While much of the world, let alone Washington, waited to see whether Donald Trump would carry out his pledge to make Iran’s civilization “die” before the president ultimately backed down from his threat, political observers noticed a different but no less earth-shattering storm brewing closer to home this week — one that could impact the Republicans’ hold on both houses of Congress.
Georgia and Wisconsin both held elections on Tuesday evening — while the world was digesting Trump’s latest threats to send Iran “back to the Stone Ages” — that showed that the swing states, both of which voted for him in 2016 and 2024, are trending leftward.
Down south, Republican Clay Fuller won the runoff race to fill Marjorie Taylor Greene’s old seat in Georgia’s 14th congressional district.
Trump endorsed Fuller and he inevitably will be much more of a loyalist than was Greene, who broke with the president over the Epstein files and other matters before her resignation.
But that does not tell the full story.

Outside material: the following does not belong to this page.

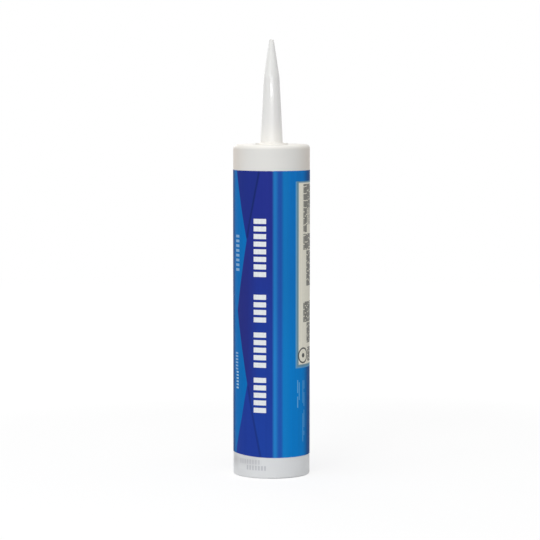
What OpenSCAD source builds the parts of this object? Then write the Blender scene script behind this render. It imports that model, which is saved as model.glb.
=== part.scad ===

In 2024, Greene won the district by 29 points and Trump won it by 37 points. By contrast, Fuller only beat Shawn Harris by about 11.8 percent, meaning that Democrats outperformed by 25 points.
As The Independent wrote last month during the primary, this district spans from the tip of Cobb County, which includes the suburbs of Atlanta, to the Tennessee border and the suburbs of Chattanooga.
Unsurprisingly, Harris did well in Cobb, winning it by 15 points. But in 2024, when Harris ran against Greene, he actually lost it by just 2.72 points, meaning that part of the county swung more than 17 points to the left on Tuesday.
Democrats had even better news up in Wisconsin. There, liberal candidate Chris Taylor won with 60 percent of the vote in the Supreme Court race.
And both Wisconsin and Georgia also displayed a trend that has manifested in off-year elections since Trump’s election: the leftward swing of Hispanic voters.